Cashback also pairs well with exploratory play. If you’re testing a new casino — evaluating the game library, the interface, the withdrawal speed — a cashback offer lets you do that with reduced downside risk. You’re not committing to a wagering grind; you’re not restricted to specific games; you’re simply playing and knowing that a portion of any losses will come back. For players who switch between operators regularly, this flexibility is worth more than a larger but more restrictive deposit match.

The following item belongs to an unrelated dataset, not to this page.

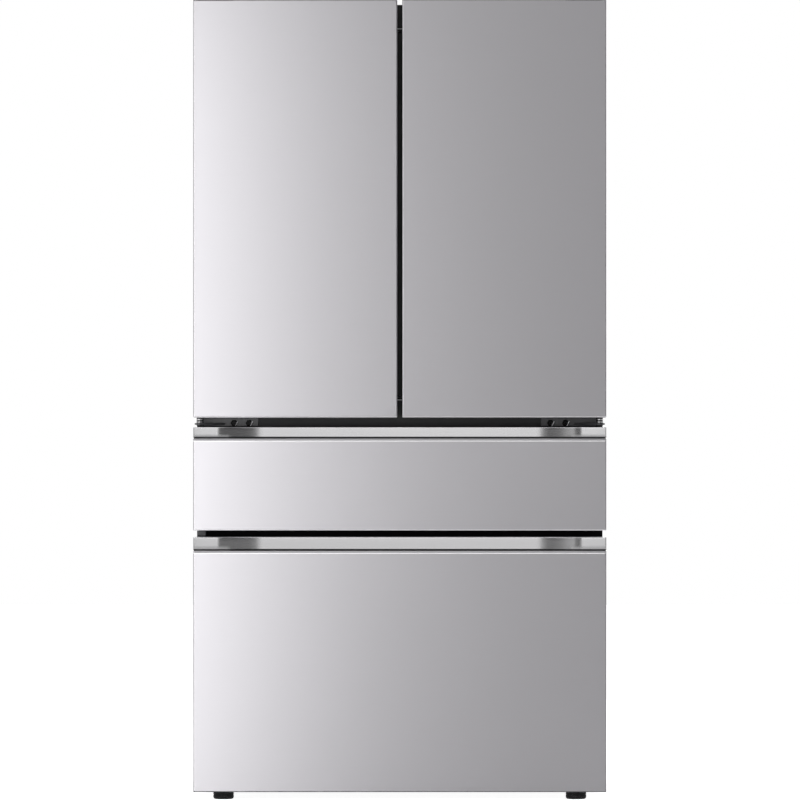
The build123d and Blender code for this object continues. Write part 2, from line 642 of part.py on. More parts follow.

The strategic approach is to use cashback offers at casinos where you intend to play table games or live dealer games, since these are the formats most penalised by deposit match wagering conditions. Use low-wagering deposit matches at casinos where you primarily play slots, since slots carry 100% weighting and make playthrough completion straightforward. And use no-wager free spins for low-risk exploration of new slot titles. Each bonus type has a context where it outperforms the others, and the informed player matches the tool to the task rather than chasing the biggest headline number.

Looking ahead, cashback is growing in prominence across the UK market. Several operators who previously offered only deposit matches have introduced cashback alternatives, and at least two major UK brands now position cashback as their primary welcome offer. The trend aligns with broader regulatory direction: the Gambling Commission has signalled interest in bonus transparency, and cashback is among the most transparent structures available. A percentage of your losses, returned as cash, with no hidden multipliers. It doesn’t get much simpler than that — and in an industry built on complexity, simplicity is a feature worth paying attention to.